-1

In SQL I'm considering the following problem.

I have a list of A_ids and a list of B_ids.

  • the number of unique A_ids ~ 1.000s
  • the number of unique B_ids ~ 1.000.000s

The idea is that I for each A_id have a list of B_ids, with potentially many B_ids in this list (many to many).

I could simply store them in the format

| a_id | b_ids |
| 1 | '1,2,3,4,5' |
| 2 | '1,2,4,5' |
| 3 | '1' |
| 4 | '1,2' |
| 5 | '3,4' |
| 6 | '2,3' |
...

I however read that normalization i.e. simply doing:

| a_id | b_id |
| 1 | 1 |
| 1 | 2 |
| 1 | 3 |
| 1 | 4 |
| 1 | 5 |
| 2 | 1 |
...

is better practice but I fear the impact of having a huge amount of rows (i.e. 1.000.000.000+)

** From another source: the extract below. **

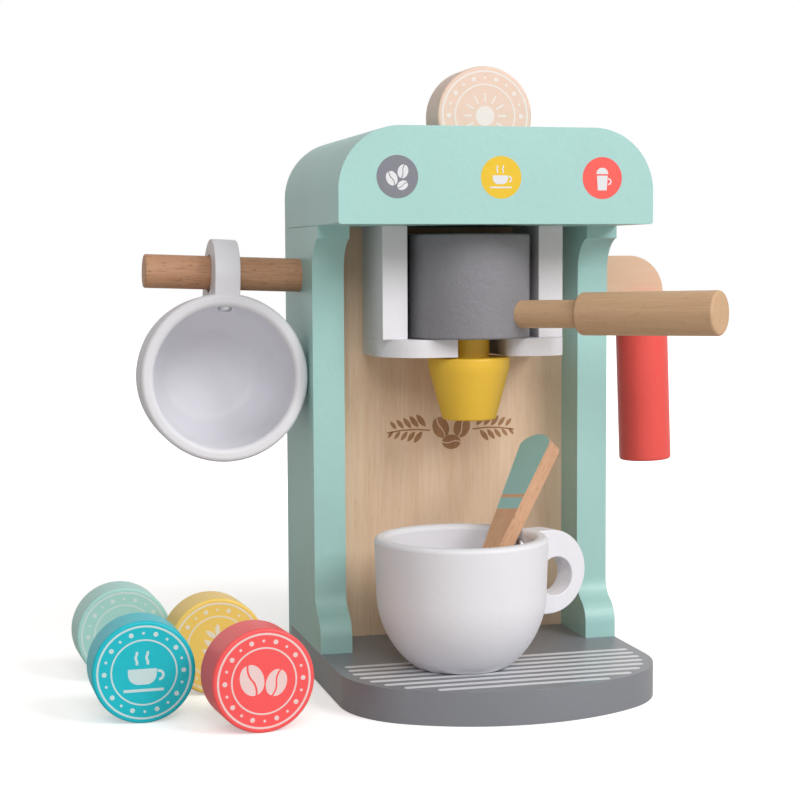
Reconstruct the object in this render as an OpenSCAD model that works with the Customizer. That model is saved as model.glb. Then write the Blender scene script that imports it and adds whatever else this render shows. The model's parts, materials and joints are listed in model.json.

I understand the drawbacks with either but what is the better tradeoff?

Bjarke Kingo
  • 400
  • 7
  • 14
  • Yes, it's generally considered an acceptable tradeoff. The problems with the first format are pretty severe. Relational databases are designed to support lots of rows. – Barmar Jun 12 '23 at 16:04
  • 1
    You might like to read my list of drawbacks of storing the comma-separated list: https://stackoverflow.com/a/3653574/20860 – Bill Karwin Jun 12 '23 at 16:08
  • 1
    Does this answer your question? [Is storing a delimited list in a database column really that bad?](https://stackoverflow.com/questions/3653462/is-storing-a-delimited-list-in-a-database-column-really-that-bad) – philipxy Aug 11 '23 at 22:08

1 Answers1

1

Normalisation is the route to follow

  1. For a modern DBMS, that’s not a particularly large number of rows
  2. As you would index the table appropriately, you would only access the rows in the table actually used by any query rather than do a full table scan (unless your query requires a full table scan)
NickW
  • 8,430
  • 2
  • 6
  • 19